- _WHAT THE EXERCISE ASKS_
Look through the lines below and extract any with the word "part".

- _SUPPLIED MATERIAL_
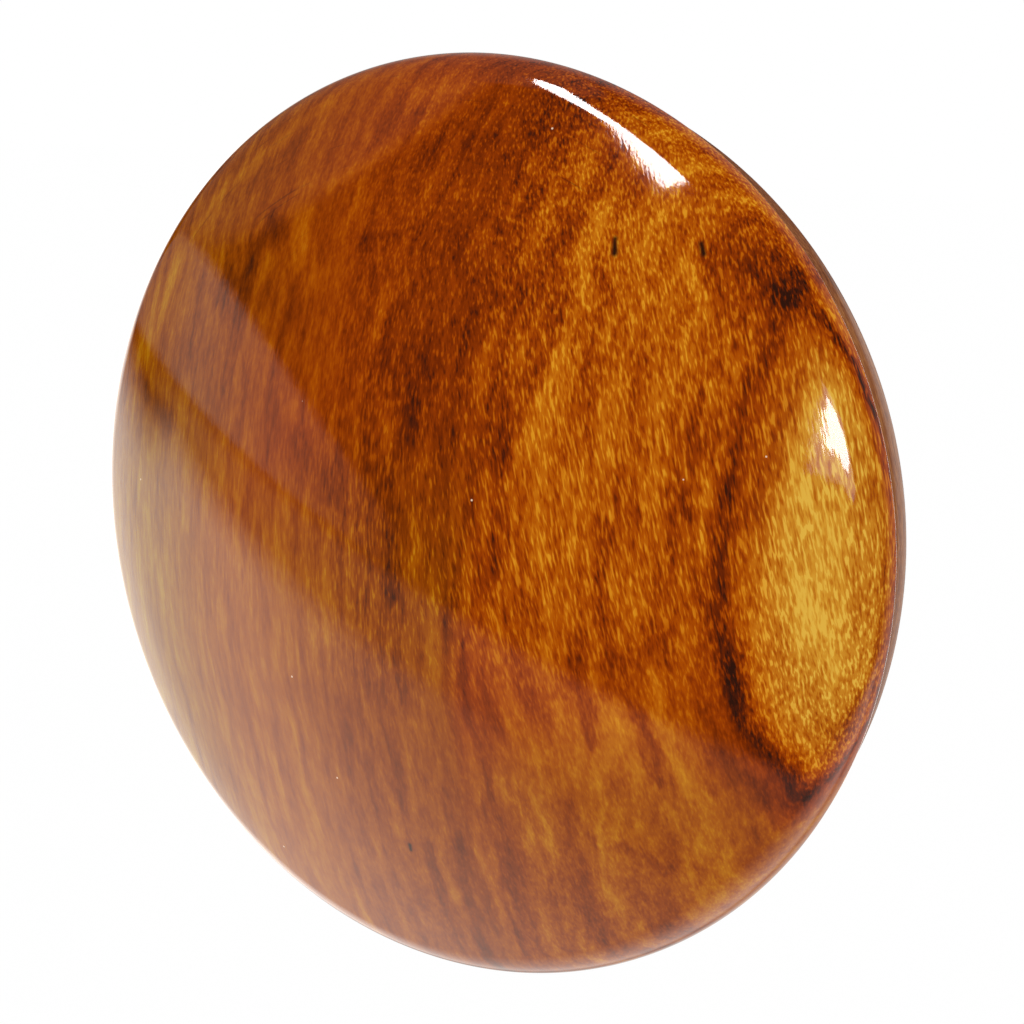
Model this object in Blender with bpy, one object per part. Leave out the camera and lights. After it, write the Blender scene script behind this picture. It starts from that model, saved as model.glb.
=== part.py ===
"""A large turned wooden cabinet knob with its brass insert, washer and fixing screw.

The domed head is cut from a board, so its grain runs across the face. The neck is turned with its grain
along the axis, and its tenon is glued into the head. A brass insert pressed into the neck takes the screw
that comes through the drawer front.

The knob's axis is horizontal, as it is in use. The domed face looks along -Y, the foot lies on the plane
y = 0, and the origin is the foot's centre. Each piece is drawn upright, with its own +Z running from the
foot towards the dome, and hangs on an empty that lays the axis down.
"""

import math

import bmesh
import bpy

MM = 0.001
SEAT_GAP = 0.3 * MM  # between pieces that touch

# Driving dimensions of the wood. Heights are measured from the foot towards the dome.
HEAD_RADIUS = 25 * MM
RIM_HEIGHT = 24 * MM  # the crisp edge between the dome's side and the underside
DOME_RISE = 8.5 * MM
SHOULDER_RADIUS = 2.6 * MM
QUIRK = 0.6 * MM  # small step turned just behind the rim
UNDERSIDE_DEPTH = 10.8 * MM
JOINT_HEIGHT = 12.4 * MM  # where the head sits on the neck's shoulder
NECK_TOP_RADIUS = 10 * MM
WAIST_RADIUS = 8.4 * MM
WAIST_HEIGHT = 7 * MM
FOOT_RADIUS = 11.8 * MM
FOOT_THICKNESS = 2.2 * MM  # at the flared foot's edge
TENON_RADIUS = 7 * MM
TENON_LENGTH = 9.5 * MM
RECESS_RADIUS = 6.5 * MM  # hollow in the foot, which the washer sits in
RECESS_DEPTH = 1.2 * MM

# Driving dimensions of the metal: an M4 x 25 pan head screw, its washer and its insert
PITCH = 0.7 * MM
SCREW_LENGTH = 25 * MM
SCREW_CREST_RADIUS = 1.92 * MM
SCREW_ROOT_RADIUS = 1.56 * MM
CREST_FLAT = PITCH / 8
THREAD_SLOPE = math.tan(math.radians(30))  # half the width that a 60 degree ridge gains per unit of depth
THREAD_PLAY = 0.1 * MM  # between the flanks, along the axis
THREAD_RADIAL_PLAY = 0.16 * MM
PAN_RADIUS = 4 * MM
PAN_HEIGHT = 3.1 * MM
WASHER_RADIUS = 4.5 * MM
WASHER_BORE = 2.15 * MM
WASHER_THICKNESS = 0.8 * MM
INSERT_RADIUS = 3.6 * MM
INSERT_LENGTH = 12 * MM
BARB = 0.35 * MM
BARB_COUNT = 5
FLANGE_RADIUS = 5 * MM
FLANGE_THICKNESS = 0.8 * MM
PILOT_RADIUS = 2.5 * MM

# Where the pieces lie on the axis
TENON_TOP = JOINT_HEIGHT - SEAT_GAP + TENON_LENGTH
INSERT_FOOT = RECESS_DEPTH
WASHER_TOP = INSERT_FOOT - SEAT_GAP
SCREW_SEAT = WASHER_TOP - WASHER_THICKNESS - SEAT_GAP
SCREW_TIP = SCREW_SEAT + SCREW_LENGTH
PILOT_TOP = SCREW_TIP + 1.2 * MM

HEAD_SEGMENTS = 64
NECK_SEGMENTS = 40
METAL_SEGMENTS = 32
THREAD_SEGMENTS = 16


def clear_scene():
    for obj in list(bpy.data.objects):
        bpy.data.objects.remove(obj, do_unlink=True)


def material(name, colour, roughness, metallic=0.0):
    made = bpy.data.materials.new(name)
    made.use_nodes = True
    shader = made.node_tree.nodes["Principled BSDF"]
    shader.inputs["Base Color"].default_value = (*colour, 1)
    shader.inputs["Roughness"].default_value = roughness
    shader.inputs["Metallic"].default_value = metallic
    return made


def arc(centre, radius, start, end, steps, squash=1.0):
    """Points (r, z) on an arc, angles in degrees from +r towards +z; squash scales its height."""
    points = []
    for i in range(steps + 1):
        angle = math.radians(start + (end - start) * i / steps)
        points.append((centre[0] + radius * math.cos(angle),
                       centre[1] + squash * radius * math.sin(angle)))
    return points


def add_object(name, bm, finish, parent, height):
    bmesh.ops.recalc_face_normals(bm, faces=bm.faces)
    mesh = bpy.data.meshes.new(name)
    bm.to_mesh(mesh)
    bm.free()
    mesh.shade_smooth()
    mesh.set_sharp_from_angle(angle=math.radians(32))
    mesh.materials.append(finish)
    obj = bpy.data.objects.new(name, mesh)
    bpy.context.scene.collection.objects.link(obj)
    obj.parent = parent
    obj.location = (0, 0, height)
    return obj


def turned(name, profile, segments, finish, parent, height=0.0, ring=False):
    """Spin a profile of (r, z) points about Z. A ring's profile closes on itself; a solid's ends on the axis."""
    bm = bmesh.new()
    points = [bm.verts.new((r, 0, z)) for r, z in profile]
    pairs = list(zip(points, points[1:]))
    if ring:
        pairs.append((points[-1], points[0]))
    edges = [bm.edges.new(pair) for pair in pairs]
    bmesh.ops.spin(bm, geom=points + edges, cent=(0, 0, 0), axis=(0, 0, 1),
                   angle=math.tau, steps=segments)
    bmesh.ops.remove_doubles(bm, verts=bm.verts, dist=0.001 * MM)
    return add_object(name, bm, finish, parent, height)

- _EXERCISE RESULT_
Model this object in Blender with bpy, one object per part. Leave out the camera and lights. After it, write the Blender scene script behind this picture. It starts from that model, saved as model.glb.
=== part.py ===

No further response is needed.